DATA EXCERPT:
--

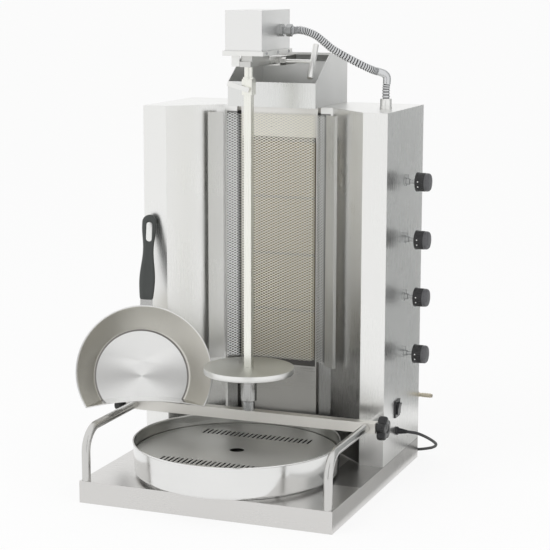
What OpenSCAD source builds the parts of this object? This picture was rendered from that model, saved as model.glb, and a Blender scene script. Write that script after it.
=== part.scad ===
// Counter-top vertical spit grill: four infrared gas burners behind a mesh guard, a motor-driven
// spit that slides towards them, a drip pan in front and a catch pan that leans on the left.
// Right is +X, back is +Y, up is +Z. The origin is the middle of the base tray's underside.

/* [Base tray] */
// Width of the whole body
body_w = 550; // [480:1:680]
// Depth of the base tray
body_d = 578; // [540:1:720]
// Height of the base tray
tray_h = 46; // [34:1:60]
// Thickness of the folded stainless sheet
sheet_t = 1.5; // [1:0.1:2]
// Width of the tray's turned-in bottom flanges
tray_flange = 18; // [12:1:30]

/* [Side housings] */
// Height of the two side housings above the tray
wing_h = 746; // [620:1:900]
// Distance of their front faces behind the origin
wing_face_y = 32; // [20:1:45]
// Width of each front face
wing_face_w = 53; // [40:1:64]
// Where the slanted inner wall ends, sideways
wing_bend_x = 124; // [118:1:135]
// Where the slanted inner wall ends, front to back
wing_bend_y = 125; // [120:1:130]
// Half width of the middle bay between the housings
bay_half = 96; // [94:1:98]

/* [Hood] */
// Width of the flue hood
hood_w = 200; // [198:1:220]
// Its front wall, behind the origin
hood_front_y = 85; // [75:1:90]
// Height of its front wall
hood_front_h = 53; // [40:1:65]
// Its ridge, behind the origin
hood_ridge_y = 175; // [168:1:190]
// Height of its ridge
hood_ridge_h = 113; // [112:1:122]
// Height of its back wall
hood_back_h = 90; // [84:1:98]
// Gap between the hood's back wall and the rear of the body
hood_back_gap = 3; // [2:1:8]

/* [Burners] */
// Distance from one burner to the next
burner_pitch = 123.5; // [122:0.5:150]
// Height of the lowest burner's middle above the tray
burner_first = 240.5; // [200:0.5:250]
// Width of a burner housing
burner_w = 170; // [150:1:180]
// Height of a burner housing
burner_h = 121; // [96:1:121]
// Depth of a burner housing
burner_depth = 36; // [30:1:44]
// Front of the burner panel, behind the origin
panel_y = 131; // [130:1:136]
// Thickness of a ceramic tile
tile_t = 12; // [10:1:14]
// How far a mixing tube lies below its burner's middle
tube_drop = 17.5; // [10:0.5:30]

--

WHAT THIS TASK INVOLVES: Your task is to quote the lines above, beginning with the first and ending with the one that holds "hood_back_gap = 3; // [2:1:8]".

TASK SOLUTION:
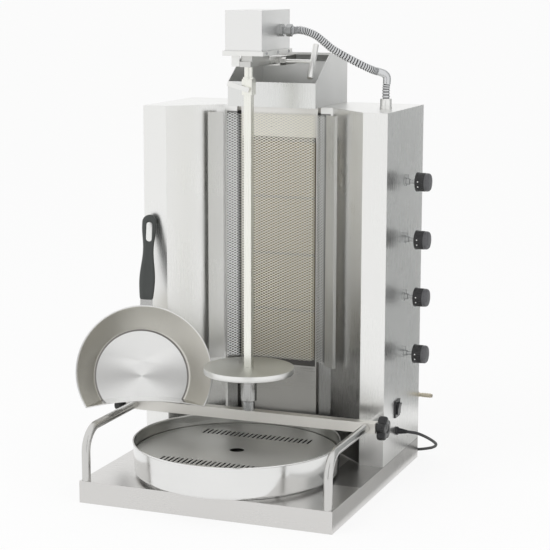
What OpenSCAD source builds the parts of this object? This picture was rendered from that model, saved as model.glb, and a Blender scene script. Write that script after it.
=== part.scad ===
// Counter-top vertical spit grill: four infrared gas burners behind a mesh guard, a motor-driven
// spit that slides towards them, a drip pan in front and a catch pan that leans on the left.
// Right is +X, back is +Y, up is +Z. The origin is the middle of the base tray's underside.

/* [Base tray] */
// Width of the whole body
body_w = 550; // [480:1:680]
// Depth of the base tray
body_d = 578; // [540:1:720]
// Height of the base tray
tray_h = 46; // [34:1:60]
// Thickness of the folded stainless sheet
sheet_t = 1.5; // [1:0.1:2]
// Width of the tray's turned-in bottom flanges
tray_flange = 18; // [12:1:30]

/* [Side housings] */
// Height of the two side housings above the tray
wing_h = 746; // [620:1:900]
// Distance of their front faces behind the origin
wing_face_y = 32; // [20:1:45]
// Width of each front face
wing_face_w = 53; // [40:1:64]
// Where the slanted inner wall ends, sideways
wing_bend_x = 124; // [118:1:135]
// Where the slanted inner wall ends, front to back
wing_bend_y = 125; // [120:1:130]
// Half width of the middle bay between the housings
bay_half = 96; // [94:1:98]

/* [Hood] */
// Width of the flue hood
hood_w = 200; // [198:1:220]
// Its front wall, behind the origin
hood_front_y = 85; // [75:1:90]
// Height of its front wall
hood_front_h = 53; // [40:1:65]
// Its ridge, behind the origin
hood_ridge_y = 175; // [168:1:190]
// Height of its ridge
hood_ridge_h = 113; // [112:1:122]
// Height of its back wall
hood_back_h = 90; // [84:1:98]
// Gap between the hood's back wall and the rear of the body
hood_back_gap = 3; // [2:1:8]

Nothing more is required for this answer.